Юлия почти не слушала: ледяной ветер пробрал ее до костей, лицо пылало, бил озноб, а потому, едва они добежали до хорошенького особнячка на улице Широкий Дунай и им отворила дама лет тридцати с ярко-рыжими кудрями (это и оказалась мадам Люцина), Аскеназа велел прежде всего уложить «бедную девочку» в постель и вылечить. «Но не трогать! – грозно присовокупил он. – Все потом!»
Юлия поначалу ничего не поняла. Смысл сего предостережения сделался ясен позднее.

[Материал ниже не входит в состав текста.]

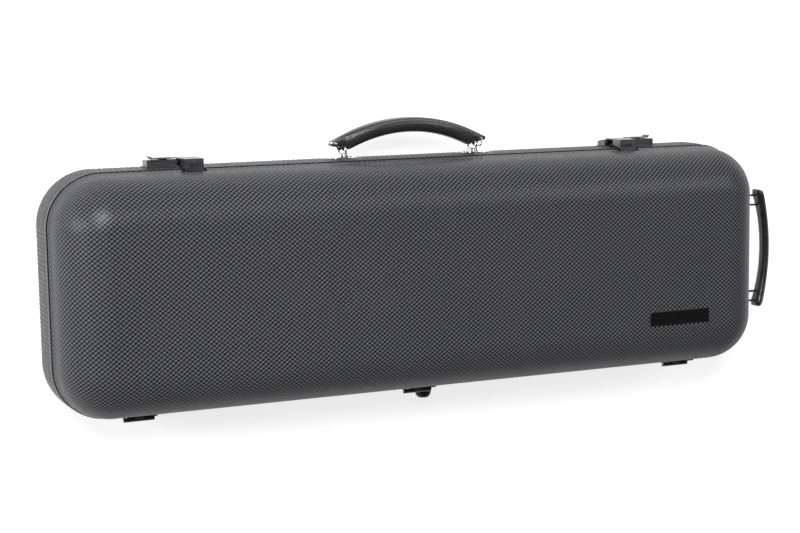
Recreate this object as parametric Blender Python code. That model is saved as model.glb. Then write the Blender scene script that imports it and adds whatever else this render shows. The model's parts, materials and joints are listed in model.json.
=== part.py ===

Ходила за нею при болезни глухонемая придурковатая служанка, да и Люцина изредка появлялась, спрашивала о здоровье, однако сама ни на какие вопросы не отвечала: ни где Юлия очутилась, ни когда сможет уйти, ни когда появится пан Аскеназа. «Сперва поправляйся!» – одна была на все отговорка. В комнате, где поместили Юлию, был книжный шкафчик, доверху набитый романами с картинками самого откровенного содержания, от древних «Золотого осла», «Искусства любви» и «Дафниса и Хлои» до новейшего Баркова с его Лукой Мудищевым, который преследовал Юлию в кошмарах, то и дело меняясь похабным обличьем с покойником Яцеком. Разумеется, она прочла все эти книжки – сперва от нечего делать, а потом из разыгравшегося любопытства, немало пополнив теорией запас своих практических знаний и поняв, что первый опыт любви получила от человека, в сем деле незаурядного.